In fact, with that rule you could skip the cover modifier and just go with Disadvantage, and if the lower roll misses the target, the higher roll is used against the other combatant.

Randy
 

I tried to off-the-cuff include friendly fire in our starter set 5e game but it was not working out well. I figured if you missed by 1 or 2 that meant it was a result of the +2 cover so there was a chance to hit the ally in melee. The problem was the monsters ac was more than 2 lower than the front line fighters so unless I made the archer re-roll the attack against the fighter there was no chance the fighter would ever be hit, just annoyed by a near miss. And re-rolling seemed peevish for a circumstance that is going to come up pretty often. And in theory the ally should also get the cover bonus because they are also in the fight.
 

5e is 'meant' to eschew grids and figures in favor of the OneTrueWay of TotM, so you're already in wrongbadfun territory. ;P

Seriously, though, 5e does avoid precise rules like this in the basic game with the intent of keeping it simple enough that you don't need to know whether anyone is positioned to have angles or lines of effect like that.

But... it doesn't eschew anything? The only difference between it and 3e/4e combat is lack of flanking rules. 5e is still full of minutia, and the whole 'other people give you cover' + 'you need to be on the opposite side of cover to benefit from it' means this is exactly the kind of precise rule you have to track somehow (or ask your GM every 5ft if you can now shoot someone without penalty).

While I like making ranged attacks against melee people harder (because melee warriors are already the poor kids of the block), we just couldn't be bothered with this whole shebang, and just got rid of cover rules entirely. You have dis/advantage, or nothing, done.
 

Actually came here looking for more information about this same dilemma. Honestly, after looking over the PHB, it seems as though there really isn't any kind of ruling against firing into combat, and the only thing that really seems to affect firing into combat is the notion of cover, which would be 1/2 cover or maybe 3/4 cover, but that cover would seem to not hold up if you were to position yourself strategically so that you might make a clean shot.

And honestly? I hate any kind of firing into combat rule. Not only do I think it's dumb in a game that is meant to boast heroic feats of awesomeness, but it totally murders the utility of ranged combatants. I had a huge problem with this in Pathfinder, since my character literally couldn't do anything because of the way that game treated ranged combat. Moreover, much of the fantasy literature and film that this game emulates so often is full of combat scenes where the heroes are firing into melee combat swiftly and cleanly, and that's the sort of thing I like to see encouraged. If you want to apply a +2 bonus to a creatures AC for half cover, then that seems reasonable (to a point), but there's no reason why an archer shouldn't be able to move around on the battlefield to find a clean shot. And that should be it: "Can you see it? Is it in range? Then fire." And if you want to apply a quick "half-cover" or "three-quarters cover" because the archer is directly behind a friendly, then that seems reasonable. But applying a penalty to EVERY ranged combatant when they are specifically built to hit things far away from them, regardless of what they are doing, defeats the entire purpose of having a ranged combatant in the first place!
 


If you want to apply a +2 bonus to a creatures AC for half cover, then that seems reasonable (to a point), but there's no reason why an archer shouldn't be able to move around on the battlefield to find a clean shot.

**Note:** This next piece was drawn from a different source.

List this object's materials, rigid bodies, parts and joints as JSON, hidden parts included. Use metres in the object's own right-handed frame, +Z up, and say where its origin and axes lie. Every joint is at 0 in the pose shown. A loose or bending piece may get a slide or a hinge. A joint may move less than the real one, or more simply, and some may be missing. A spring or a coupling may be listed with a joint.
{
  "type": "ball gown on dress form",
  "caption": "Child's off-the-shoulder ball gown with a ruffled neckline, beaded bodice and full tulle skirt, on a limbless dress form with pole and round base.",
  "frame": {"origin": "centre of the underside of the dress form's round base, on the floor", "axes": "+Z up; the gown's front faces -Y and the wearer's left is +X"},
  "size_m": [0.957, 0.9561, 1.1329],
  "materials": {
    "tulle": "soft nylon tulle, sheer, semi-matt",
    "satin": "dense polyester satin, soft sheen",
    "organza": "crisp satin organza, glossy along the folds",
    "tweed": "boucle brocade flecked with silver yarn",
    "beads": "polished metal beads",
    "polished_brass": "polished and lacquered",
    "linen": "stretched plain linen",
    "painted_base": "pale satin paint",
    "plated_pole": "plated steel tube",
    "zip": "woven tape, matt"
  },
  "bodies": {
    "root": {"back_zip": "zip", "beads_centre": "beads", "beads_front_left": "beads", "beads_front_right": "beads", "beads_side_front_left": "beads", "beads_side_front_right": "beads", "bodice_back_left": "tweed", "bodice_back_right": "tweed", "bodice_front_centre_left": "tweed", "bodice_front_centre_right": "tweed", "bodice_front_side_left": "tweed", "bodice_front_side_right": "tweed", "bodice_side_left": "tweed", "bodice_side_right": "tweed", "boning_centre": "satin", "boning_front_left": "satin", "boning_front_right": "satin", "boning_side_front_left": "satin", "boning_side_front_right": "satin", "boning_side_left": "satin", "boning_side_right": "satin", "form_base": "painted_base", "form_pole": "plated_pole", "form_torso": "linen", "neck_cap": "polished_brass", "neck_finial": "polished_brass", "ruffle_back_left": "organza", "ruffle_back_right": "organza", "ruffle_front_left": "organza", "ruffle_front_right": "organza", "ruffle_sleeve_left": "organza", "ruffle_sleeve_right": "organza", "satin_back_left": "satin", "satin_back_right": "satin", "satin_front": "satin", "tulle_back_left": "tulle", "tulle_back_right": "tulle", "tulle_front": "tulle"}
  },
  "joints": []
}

Bare in mind that you can move and have all your attacks, so in open spaces if another character counts as cover, it pretty much means in 95% of cases that you as the archer decided not to line up a better shot. Of course in closed spaces you are going to have more issues.
 

If using minis then I would run it as it is in the original diagram. If I was doing TOTM then I would apply a blanket cover penalty.